El Salvador es un país violento. Es un país de organizaciones criminales. Es un país de estrategias gubernamentales para lidiar con violentos y criminales. Es un país que trata la violencia y trata con los violentos, desde que la guerra terminó con un acuerdo de paz que pocos días después se selló con uan ley de amnistía que garantizaba la impunidad de los criminales.
Es un país que perpetua la impunidad, mediante decretos y negociaciones, mediante la corrupción y mediante la incapacidad de las instituciones del Estado de procurar justicia pronta y oportuna.
Pero todo lo anterior produce una condición de la que muy poco se habla: víctimas. Víctimas con las que el Estado no pacta. Víctimas para las que el sistema no funciona. Víctimas de la violencia que son por lo tanto de la impunidad y del desamparo. El Salvador no es solo un país de victimarios. Es un país de víctimas.
Los doce años de guerra registraron casi cien mil muertes violentas. Es una mera aproximación, porque muchas de esas víctimas desaparecieron. Sus restos nunca fueron encontrados. Otros restos, que sí fueron encontrados, no han podido ser identificados.

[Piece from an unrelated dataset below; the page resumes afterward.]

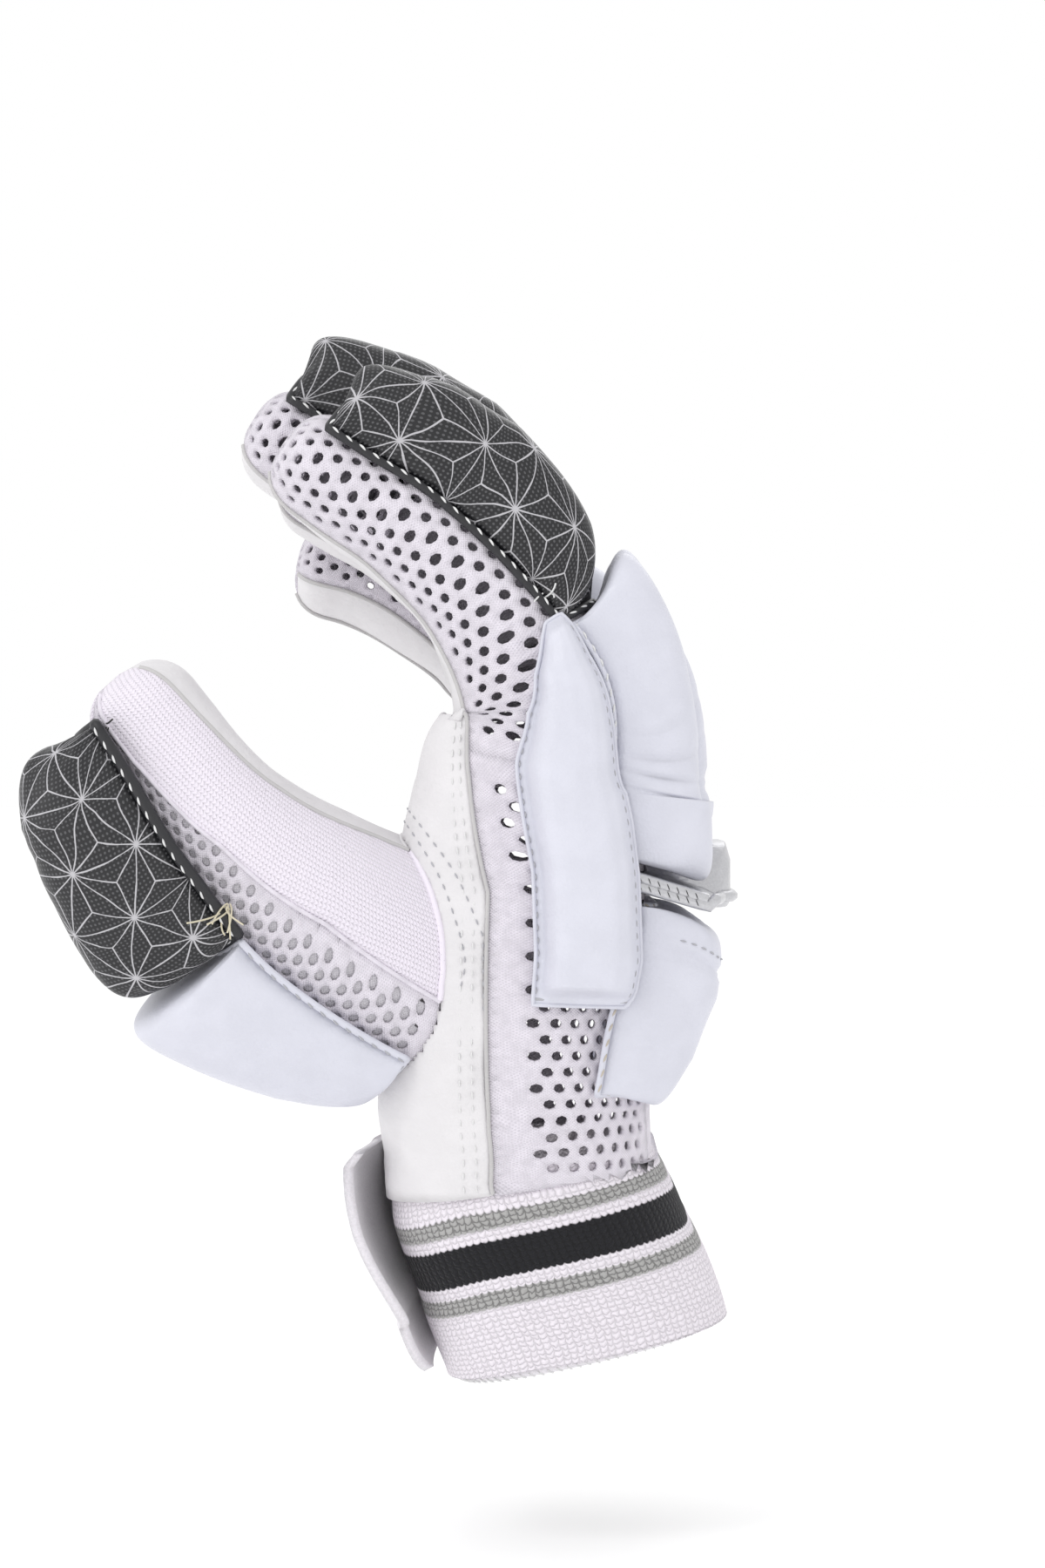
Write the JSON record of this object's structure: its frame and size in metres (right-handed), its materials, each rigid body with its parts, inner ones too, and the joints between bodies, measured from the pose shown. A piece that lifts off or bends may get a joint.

Desde 1996 hasta 2012, casi 50 mil personas perdieron la vida asesinadas en El Salvador. Dependiendo de qué gobierno dé la información, a veces el principal responsable son las pandillas; a veces es la violencia social. Pero son 50 mil homicidios. En territorio salvadoreño.
Hay otras muertes de salvadoreños que se registran en otros caminos, en otros países. En México, por ejemplo, un país que decenas de miles de salvadoreños intentan atravesar todos los años en su afán por llegar a Estados Unidos. Pero son asesinados en el camino. Son nuestras víctimas extraterritoriales.
Es más fácil decir un número tan grande como 50 mil que hablar de 50 mil familias que perdieron a uno de sus miembros en manos de la violencia, de la delincuencia, del crimen brutal. Más fácil decir violencia que hablar de la señora que desfila por las oficinas de antropología forense esperando que los huesos que yacen en ese tablón no sean los de su hija desaparecida. Más fácil decir impunidad que escribir sobre un padre que no quiere ir a identificar los restos de su hijo, por temor a represalias de una pandilla.
Este país de víctimas suele ser un país en el que pocos piensan en las víctimas. Un país en el que el Estado se esfuerza por encontrar una salida para los violentos: los criminales de guerra, los pandilleros, los mafiosos. Pero en el que no hay una salida para las víctimas.
A las víctimas, tanto a las de la guerra como a las del horror de la posguerra, el país les debe muchas explicaciones y muchas más acciones. Una de ellas es, a nuestro entender, visibilizar su condición y exigir que nunca más se queden fuera de arreglos diseñados en pasillos gubernamentales. Combatir y rechazar la impunidad es el primer paso para restaurar su dignidad e imaginar un mejor futuro. Solo así.